IBM Spectrum Computing Group

Expand all | Collapse all

LSF bsub -Q maximal number of automatic requeue

  • 1.  LSF bsub -Q maximal number of automatic requeue

    Posted Mon August 23, 2021 09:40 AM

    Hi all,

    I would like to know how to set the maximal number of automatic requeue for a job when using bsub -Q.  
    I saw here [link] that "Specifying a job-level exit value using bsub -Q overrides all MAX_JOB_REQUEUE settings."  

    I am using the following command to submit jobs

    bsub -Q "all ~0" MyCommand

    It there a way to set that MAX_JOB_REQUEUE to 2 for example for a specific job ?

    Many thanks in advance for your help!
    Best,



    ------------------------------
    Romain Bouquet
    ------------------------------


  • 2.  RE: LSF bsub -Q maximal number of automatic requeue

    Posted Mon August 23, 2021 11:02 AM
    As the document says, you also can configure MAX_JOB_REQUEUE in lsb.applications for an application profile, e.g.
    Begin Application
    NAME =  myrequeujob
    DESCRIPTION = only requeue two times
    MAX_JOB_REQUEUE = 2
    End Application

    Then submit your job like this, bsub -Q "all ~0" -app myrequeuejob <myjob>

    ------------------------------
    YI SUN
    ------------------------------



  • 3.  RE: LSF bsub -Q maximal number of automatic requeue

    Posted 30 days ago
    Edited by Romain Bouquet 30 days ago

    Hi @YI SUN,

    Thanks for your reply, I had a look but it seems to me that one has to be administrator to create an application profile [link].
    Unfortunately I am just a regular user.

    Would there be a solution to create an application profile being a regular user ?

    Thanks again,
    Best



    ------------------------------
    Romain Bouquet
    ------------------------------



  • 4.  RE: LSF bsub -Q maximal number of automatic requeue

    Posted 29 days ago
    It doesn't seem LSF has job level control on this.

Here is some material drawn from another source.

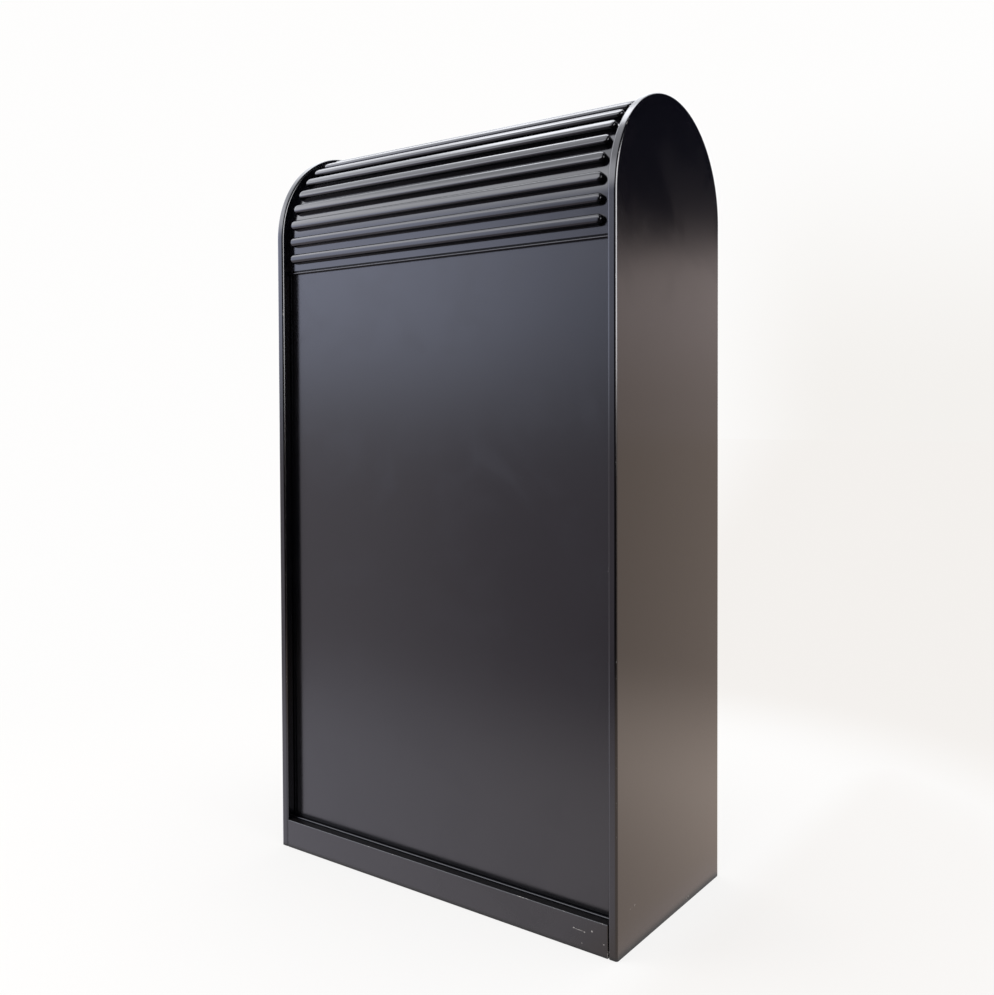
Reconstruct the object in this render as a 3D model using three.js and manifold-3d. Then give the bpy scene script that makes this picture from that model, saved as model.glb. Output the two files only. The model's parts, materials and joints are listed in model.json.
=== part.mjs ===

You will have to ask your admin to add this for you.


    ------------------------------
    YI SUN
    ------------------------------



  • 5.  RE: LSF bsub -Q maximal number of automatic requeue

    Posted 28 days ago

    Hi @YI SUN,

    Alright it is unfortunate but thanks a lot for your help!

    Best,​​



    ------------------------------
    Romain Bouquet
    ------------------------------



  • 6.  RE: LSF bsub -Q maximal number of automatic requeue

    Posted 28 days ago
    Roman,

    It's simple to do.  Here is a section from the man pages for lsb.queues

    MAX_JOB_REQUEUE

    Specifies the maximum number of times to requeue a job automati‐
    cally.

    Syntax
    MAX_JOB_REQUEUE=integer

    Valid values
    0 < MAX_JOB_REQUEUE < INFINIT_INT

    INFINIT_INT is defined in lsf.h.

    Default
    Not defined. The number of requeue times is unlimited

    ------------------------------
    Larry Adams
    ------------------------------



  • 7.  RE: LSF bsub -Q maximal number of automatic requeue

    Posted 27 days ago
    Edited by Romain Bouquet 27 days ago

    Hi @Larry Adams,

    Maybe there is something I do not understand,
    according to this link it seems to me one has to be administrator to change the lsb.queues file. Am I wrong?
    ​Sadly I am just a regular user.

    Would there be a way to use MAX_JOB_REQUEUE for a regular user?
    For instance something like (or similar syntax to retry jobs only twice)

    export MAX_JOB_REQUEUE=2
    bsub -Q "all ~0" <myjob>

    So that the LSF/bsub command takes into account the value MAX_JOB_REQUEUE ?

    Thanks in advance,

    Best,



    ------------------------------
    Romain Bouquet
    ------------------------------



  • 8.  RE: LSF bsub -Q maximal number of automatic requeue

    Posted 26 days ago
    Edited by Larry Adams 26 days ago
    Romain,

    That would be easy enough to test.  Just have the script exit.  Make the script command be "exit 1".  That should cause a re-queue loop if the setting is taken.  I know that several variables can be re-read from the environment, but I'm not too certain about this one as it's more of a mbatchd things vs. a sbatchd thing.  I could be wrong though.  Like I said, easy enough to test.

    Larry

    ------------------------------
    Larry Adams
    ------------------------------



  • 9.  RE: LSF bsub -Q maximal number of automatic requeue

    Posted 26 days ago
    Just tested, that did not go over too well:

    [lsfadmin@vmhost6 configdir]$ bhist -l 101 | grep "Running with" | wc -l
    80
    ​

    But as soon as I set the max value in the queue, the job went suspended.  I would suggest you talk to the LSF admin and suggest they add that setting as it will prevent the requeue loop for other users.



    ------------------------------
    Larry Adams
    ------------------------------



  • 10.  RE: LSF bsub -Q maximal number of automatic requeue

    Posted 24 days ago

    HI @Larry Adams,

    Alright thanks a lot for your help,

    Best,




    ------------------------------
    Romain Bouquet
    ------------------------------